## Recorded data:

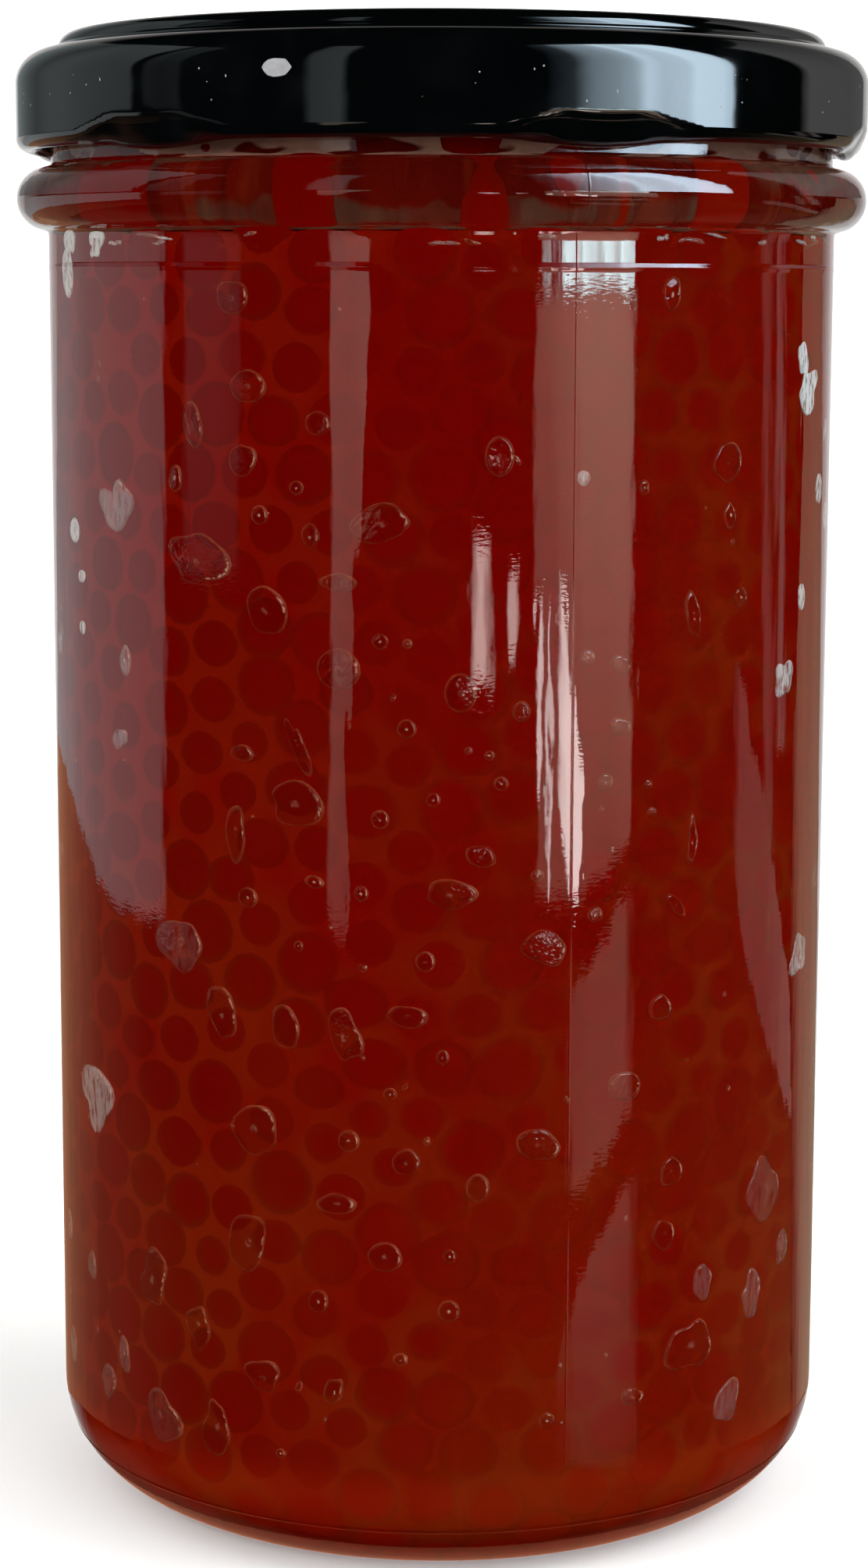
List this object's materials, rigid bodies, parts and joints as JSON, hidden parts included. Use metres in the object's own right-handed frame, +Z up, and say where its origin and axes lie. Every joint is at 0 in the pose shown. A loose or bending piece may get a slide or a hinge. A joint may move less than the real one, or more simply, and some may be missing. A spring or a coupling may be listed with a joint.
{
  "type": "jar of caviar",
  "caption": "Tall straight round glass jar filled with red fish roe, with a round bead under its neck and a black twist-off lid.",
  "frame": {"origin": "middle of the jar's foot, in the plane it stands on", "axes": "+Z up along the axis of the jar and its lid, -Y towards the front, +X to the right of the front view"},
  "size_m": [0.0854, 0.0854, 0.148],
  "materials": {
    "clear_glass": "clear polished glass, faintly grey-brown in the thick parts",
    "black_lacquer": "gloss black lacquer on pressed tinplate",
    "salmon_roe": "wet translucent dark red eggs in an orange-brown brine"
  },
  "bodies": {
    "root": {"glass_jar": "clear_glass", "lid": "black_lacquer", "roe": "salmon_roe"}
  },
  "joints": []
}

## What the exercise asks:
Copy out all of the data exactly, leaving nothing out.

## Answer to this task:
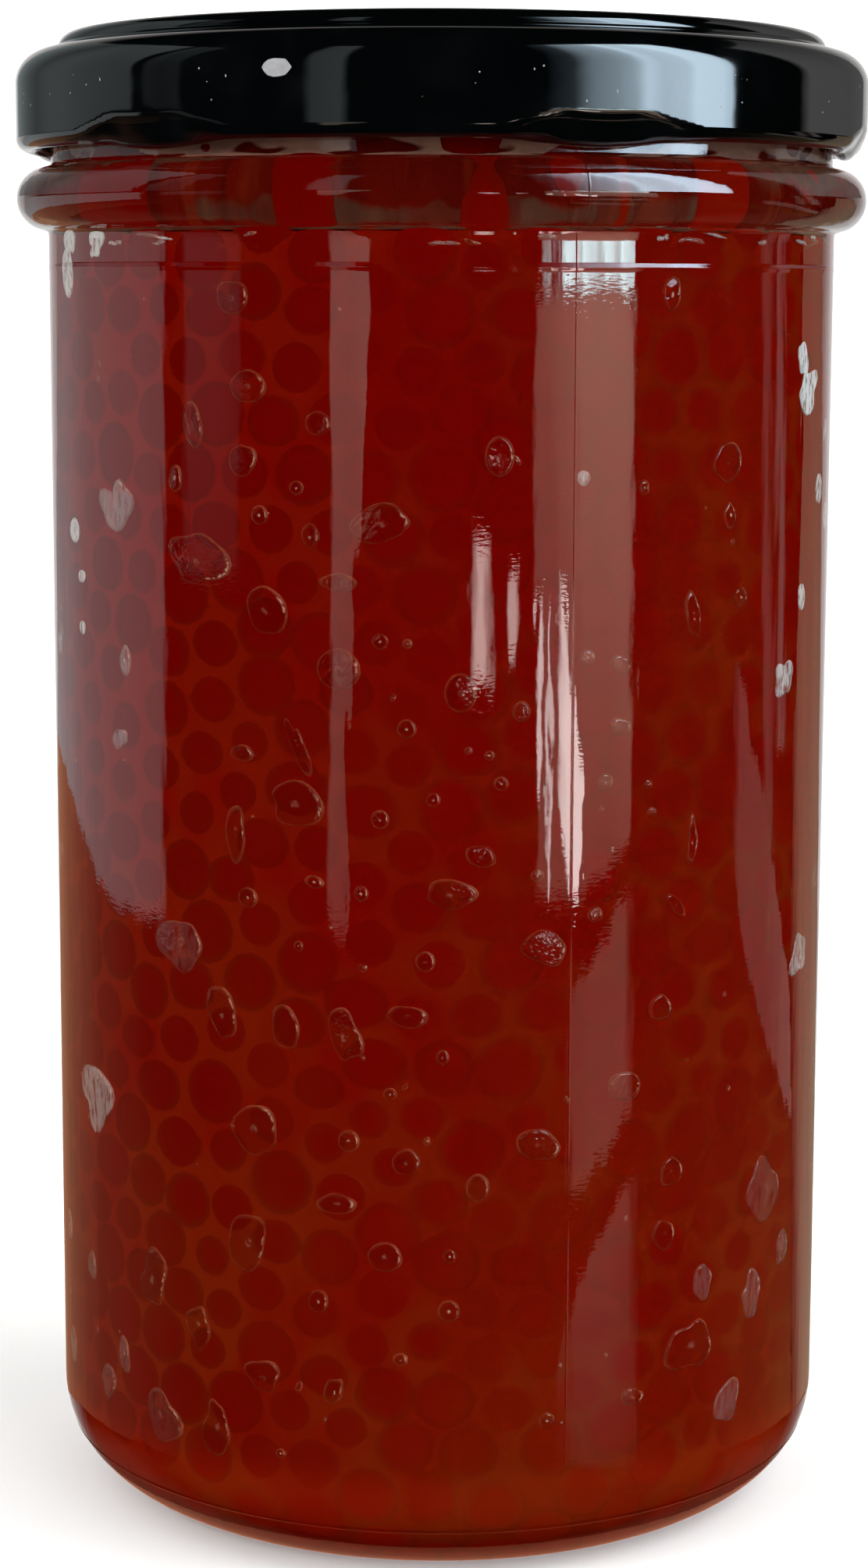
List this object's materials, rigid bodies, parts and joints as JSON, hidden parts included. Use metres in the object's own right-handed frame, +Z up, and say where its origin and axes lie. Every joint is at 0 in the pose shown. A loose or bending piece may get a slide or a hinge. A joint may move less than the real one, or more simply, and some may be missing. A spring or a coupling may be listed with a joint.
{
  "type": "jar of caviar",
  "caption": "Tall straight round glass jar filled with red fish roe, with a round bead under its neck and a black twist-off lid.",
  "frame": {"origin": "middle of the jar's foot, in the plane it stands on", "axes": "+Z up along the axis of the jar and its lid, -Y towards the front, +X to the right of the front view"},
  "size_m": [0.0854, 0.0854, 0.148],
  "materials": {
    "clear_glass": "clear polished glass, faintly grey-brown in the thick parts",
    "black_lacquer": "gloss black lacquer on pressed tinplate",
    "salmon_roe": "wet translucent dark red eggs in an orange-brown brine"
  },
  "bodies": {
    "root": {"glass_jar": "clear_glass", "lid": "black_lacquer", "roe": "salmon_roe"}
  },
  "joints": []
}